Japan’s $1.3 trillion Government Pension Investment Fund, GPIF, has announced plans to boost its stewardship role by establishing a Business and Asset Owners Forum through which it will liaise with investee companies.
The world’s biggest pension fund will begin by engaging with a cohort of 10 companies this September, exactly a year on from when the fund signed the United Nation backed Principles for Responsible Investment, PRI, the world’s leading proponent for responsible investment.
“We would like to contribute to an optimal and efficient investment chain through our stewardship activities by feedback of opinions and requests from companies of the forum to our external asset managers,” said the fund in a statement. In line with Japanese legislation, the portfolio is managed by external managers.

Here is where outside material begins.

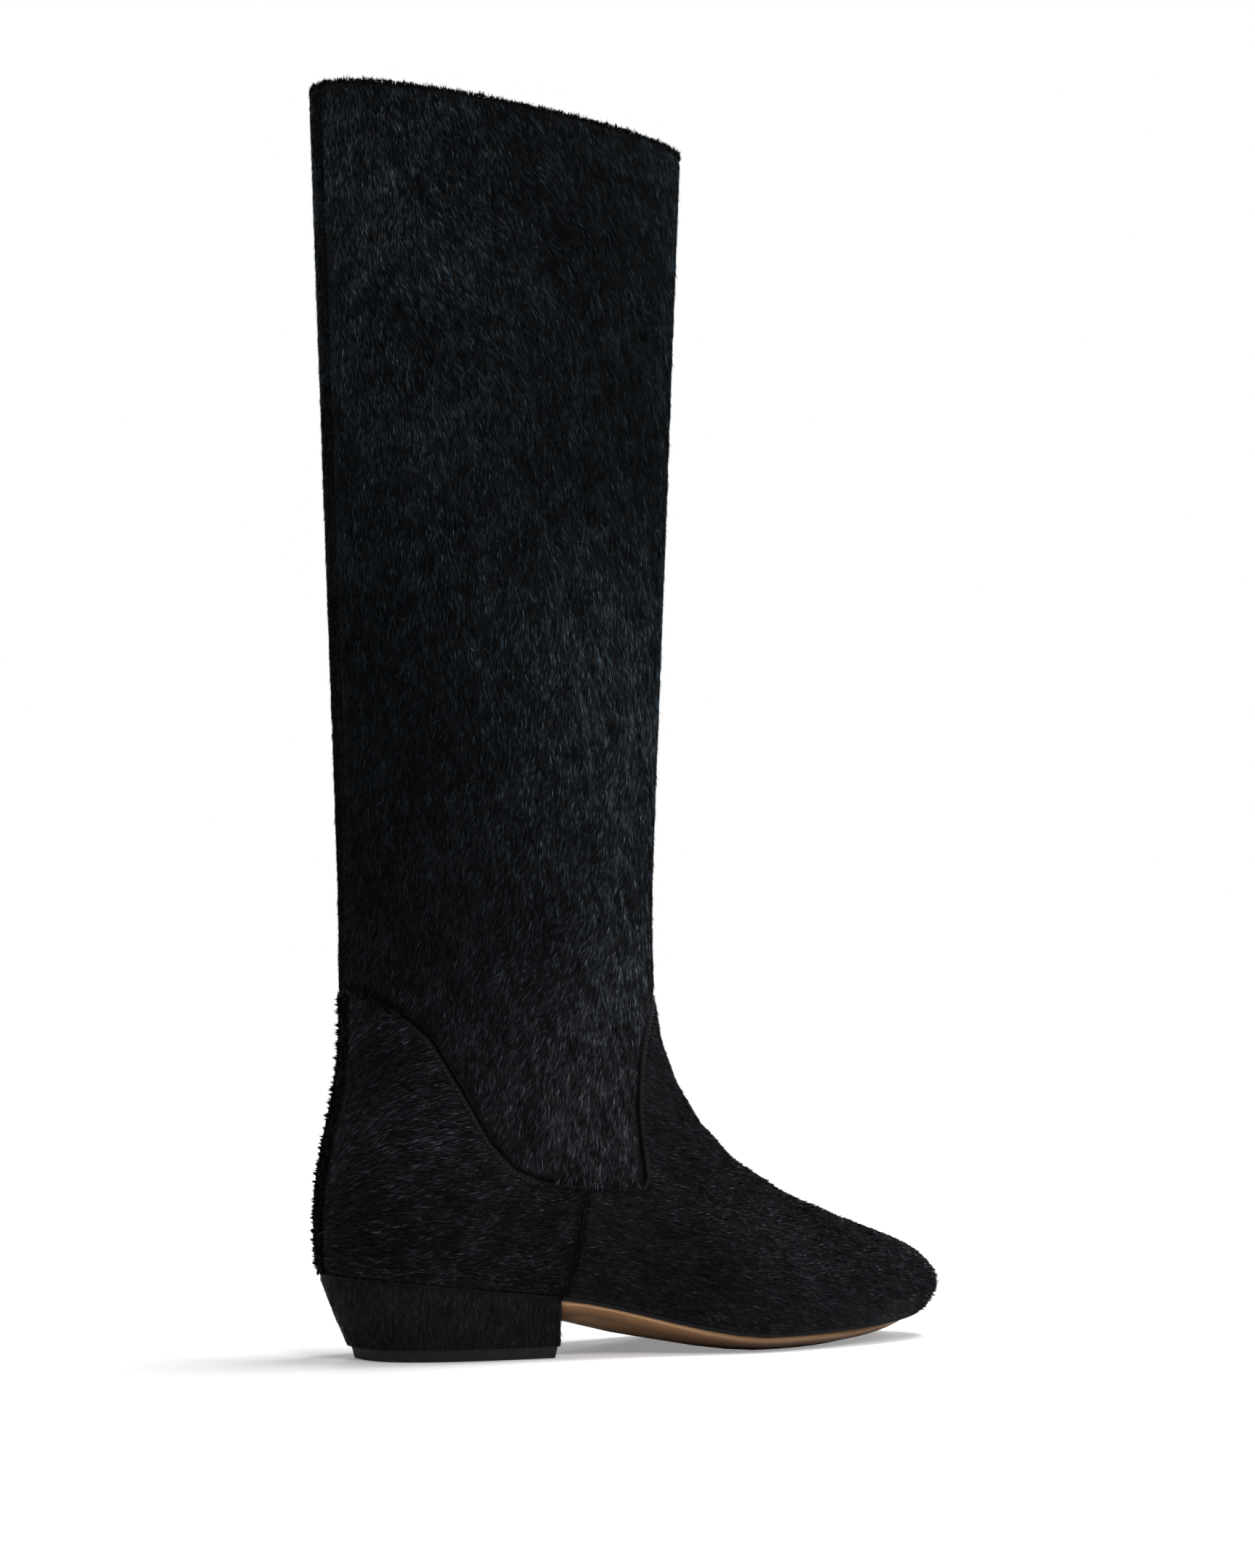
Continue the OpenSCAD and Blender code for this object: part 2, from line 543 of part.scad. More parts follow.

GPIF has also announced plans to set up a Global Asset Owners Forum, whereby it will meet with global pension funds renowned for pursuing environmental, social and governance (ESG) strategies to share ideas.
For the first time the fund is seeking “an exchange of opinions with non-Japanese asset owners which have made advances in ESG investment. We will utilize their sophisticated expertise and also feed discussions with non-Japanese asset owners, to companies and our external asset managers,” said the fund.
The Forum comprises around 20 asset owners including CalSTRS, CalPERS, Florida State Board of Administration, State of Wisconsin Investment Board, Canada’s Ontario Teachers’ Pension Plan, the UK’s Universities Superannuation Scheme and Dutch asset manager PGGM.
“I sincerely expect that the establishment of the two forums will lead to more advanced activities for our stewardship responsibility for beneficiaries, and that we contribute to sustainable growth and fostering corporate values of investee companies through optimising the investment chain,” said GPIF president, Norihiro Takahashi, in a statement. Norihiro took the helm at the GPIF in April.
Jo McBride, publisher of the Japan Pensions Industry Database and a seasoned commentator on Japan’s pension funds believes the move is another gradual step towards more responsible investment by some of Japan’s biggest pension funds.
He argues that the statement is notable for its English-language version when most publications from the fund are in Japanese, and also that the statement included a reference to fiduciary duty.
“This is a concept fundamental to investment regimes elsewhere, but of which Japan still lacks a legal definition,” he says. “As the fund appears to be the only owner involved in the group it might be better named the Business and GPIF Forum.”
McBride recently reported that the GPIF plans to run a portion of its domestic equities portfolio on an ESG basis.
The announcement came at the same time as the GPIF announced losses of more than $50 billion for the 12 months to March 2016, its worst year since the global financial crisis. The GPIF returned -3.81 per cent, amounting to a loss of $51 billion on its $1.3 trillion assets, and blamed the fall on the strengthening yen and tumbling share prices.
As of March, GPIF had a 21.75 per cent allocation to domestic equity – the fund can adjust the weighting in domestic equities by 9 per cent in either direction – while foreign equity accounted for 22 per cent of assets, and foreign debt 13 per cent of the total portfolio.
Although the fund has sought to correct its bias toward government debt, Japanese bonds still account for almost 40 per cent of assets at 37.55 per cent. Almost 80 per cent of GPIF’s holdings are in passive investments.
The fund doubled its holdings in equity to 50 per cent of the portfolio and cut its allocation to bonds, as part of a strategy to take on more risk and invest less in low-yielding domestic bonds. Before the shift in strategy in 2014, half the fund was invested in Japanese bonds, mainly government debt.
The fund targets a long-term real return of 1.7 per cent and although its latest performance was below that target, GPIF has returned an average of 2.6 per cent over the past 15 years.
For the first time the fund has also disclosed individual stock holdings and the issuers of the bonds it held as of March 2015. GPIF’s biggest investments in Japanese equities were Toyota and Mitsubishi, while outside Japan it was US tech giant Apple.